Après une série de concerts à l'étranger, vous revenez en France pour une tournée qui passera notamment par l'Accor Arena à Paris, le Dôme de Marseille, Bordeaux, Lyon... Cette tournée aura-t-elle une saveur particulière, teintée par les Jeux ?

Quand on a annoncé la tournée française, deux mois après les JO, je pense que beaucoup de gens, qui ne seraient jamais venus à nous, ont acheté des billets par curiosité. Je vois ces concerts presque comme une fête collective, c'est-à-dire : "Rappelez-vous les JO, ça a été un événement mondial et on en faisait partie. Là, on est dans notre pays, célébrons ça." Évidemment, on va jouer le morceau des Jeux et la chanteuse lyrique Marina Viotti sera présente quelques fois, ce qui est nouveau pour nous parce qu'on a habituellement très peu d'invités sur scène.

Mario Duplantier du groupe Gojira lors de la cérémonie d'ouverture des Jeux de Paris 2024 (AFP)
Mario Duplantier du groupe Gojira lors de la cérémonie d'ouverture des Jeux de Paris 2024 (AFP)

Les JO vont contribuer à apporter une aura et un supplément d'âme à cette tournée. Nous partons quand même sur 12 dates. En général, quand on ramène 15 000 personnes à Bercy, c'est déjà pas mal pour le potentiel de "métalleux" en France. Mais cette année, on est sûr des jauges de 10 000 places sur 12 dates, soit quasiment 120 000 personnes au total. C'est une grosse tournée française. 

Qu'est-ce que les Jeux continuent d'apporter au groupe ?

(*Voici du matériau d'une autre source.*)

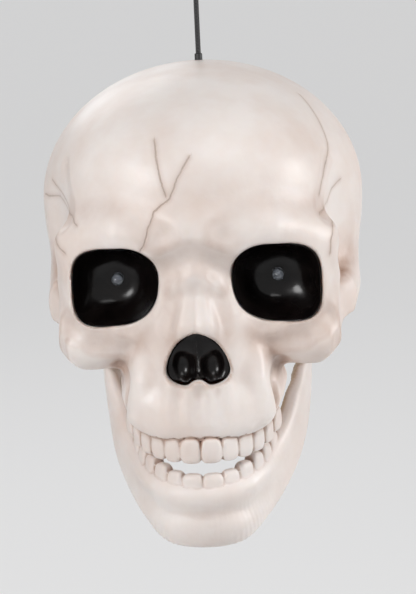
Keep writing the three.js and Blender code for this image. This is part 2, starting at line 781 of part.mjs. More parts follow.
function batteryPad() {
  const front = doorFront - padMargin
  const rear = doorRear + padMargin - clearance
  const size = [door[0] + 2 * padMargin, rear - front, padHeight]
  const middle = padTop - padHeight / 2
  const plate = block(...size, 0, (front + rear) / 2, middle)
  const lobe = rod('z', -baseDrop, padTop, doorEar + padMargin / 2, doorScrewAt, 12)
  const lugRadius = boxEar + clearance
  const lugs = [-1, 1].map((side) => rod('z', -baseDrop, padTop, lugRadius, [side * boxScrewX, boxBack, 0]))
  const switchPad = block(
    switchWidth + padMargin,
    switchLength + padMargin,
    padHeight,
    switchOffset,
    switchBack,
    middle,
  )
  return fuse(plate, lobe, switchPad, ...lugs)
}

function padCuts() {
  const rebate = doorThickness + clearance
  const low = -baseDrop - overrun
  const deep = overrun + rebate
  const opening = block(boxInner[0], boxInner[1], baseDrop, 0, boxBack, padTop + overrun - baseDrop / 2)
  const recess = block(door[0] + 2 * clearance, door[1] + 2 * clearance, deep, 0, boxBack, low + deep / 2)
  const earRecess = rod('z', low, low + deep, doorEar + clearance, doorScrewAt, 12)
  const screwBore = rod('z', low, padTop + overrun, doorScrewDiameter / 2 + doorScrewPlay, doorScrewAt)
  const slotDepth = tongueReach + clearance
  const slots = [-1, 1].map((side) => block(
    tongueWidth + 2 * clearance,
    slotDepth + 2 * doorLedge,
    padHeight,
    (side * tongueSpacing) / 2,
    doorFront + doorLedge - slotDepth / 2,
    -baseDrop + doorThickness - clearance + padHeight / 2,
  ))
  const boxBores = [-1, 1].map((side) => rod(
    'z',
    -baseDrop + clearance,
    padTop + overrun,
    boxScrewDiameter / 2 + clearance,
    [side * boxScrewX, boxBack, 0],
    8,
  ))
  const switchSlot = block(
    sliderWidth + 2 * clearance,
    sliderLength + switchTravel + 2 * clearance,
    baseDrop,
    switchOffset,
    switchBack,
    padTop + overrun - baseDrop / 2,
  )
  return [opening, recess, earRecess, screwBore, switchSlot, ...slots, ...boxBores]
}

const cordTop = [0, cordBack, 0]
const crownTop = skinReach(headField, cordTop, [0, 0, 1], 0, headLength)

function rearShell() {
  const rear = block(headWidth * 2, headLength, headLength * 2, 0, rearFront + headLength / 2)
  const boxSeat = block(
    boxOuter[0] + 2 * clearance,
    boxOuter[1] + 2 * clearance,
    boxHeight,
    0,
    boxBack,
    padTop + boxHeight / 2,
  )
  const switchSeat = block(
    switchWidth + 2 * clearance,
    switchLength + 2 * clearance,
    switchHeight,
    switchOffset,
    switchBack,
    padTop + switchHeight / 2,
  )
  let shell = cut(fuse(headShell.intersect(rear), batteryPad()), boxSeat, switchSeat)
  for (const [, x, z] of screwPlaces) {
    const post = rod('y', rearFront, headLength / 2, bossDiameter / 2 + clearance, [x, 0, z], 8)
    const tower = post.intersect(hollowed.outer)
    const well = rod('y', screwSeat, headLength, shellScrewHead / 2 + clearance, [x, 0, z], 8)
    const bore = rod('y', 0, headLength, shellScrewDiameter / 2 + clearance, [x, 0, z], 8)
    shell = cut(fuse(shell, tower, mirrored(tower)), well, mirrored(well), bore, mirrored(bore))
  }
  const cordHole = rod('z', crownTop - 2 * wall, crownTop + overrun, grommetDiameter / 2, cordTop)
  return cut(shell, cordHole, ...padCuts())
}

function batteryBox() {
  const body = block(boxOuter[0], boxOuter[1], boxHeight, 0, boxBack, boxFloor + boxHeight / 2)
  const room = block(boxInner[0], boxInner[1], boxHeight, 0, boxBack, boxFloor + boxHeight / 2 - boxWall)
  const ears = [-1, 1].map((side) => {
    const reach = boxEar + boxWall
    const x = side * (boxScrewX - boxEar / 2)
    const arm = block(reach, 2 * boxEar, 2 * boxWall, x, boxBack, boxFloor + boxWall)
    return fuse(arm, rod('z', boxFloor, boxFloor + 2 * boxWall, boxEar, [side * boxScrewX, boxBack, 0]))
  })
  const bores = [-1, 1].map((side) => rod(
    'z',
    boxFloor - overrun,
    boxFloor + overrun,
    boxScrewDiameter / 2 + clearance,
    [side * boxScrewX, boxBack, 0],
    8,
  ))
  return cut(cut(fuse(body, ...ears), room), ...bores)
}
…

Pour les morceaux qui arrivent et que l'on est en train d'écrire, en termes de messages et de musique, je ne vois pas l'impact des JO. En revanche, ils ont changé quelques dynamiques dans le groupe, notamment sur le fait de s'habiller un peu différemment pour être davantage des personnages de scène. Nous, on a toujours prôné la sobriété. On était jusque-là des mecs lambda, pas lookés, pas tatoués. Mais depuis les JO, effectivement, nos habits ont changé. On a bien aimé ce qu'on portait pendant la cérémonie d'ouverture, on a trouvé ça épique. Mon frère, par exemple, a arrêté de mettre son t-shirt noir banal pour mettre une veste un peu plus classe, un peu à la "Mad Max". Donc il y aura "une touche Daphné Bürki" dans la tournée.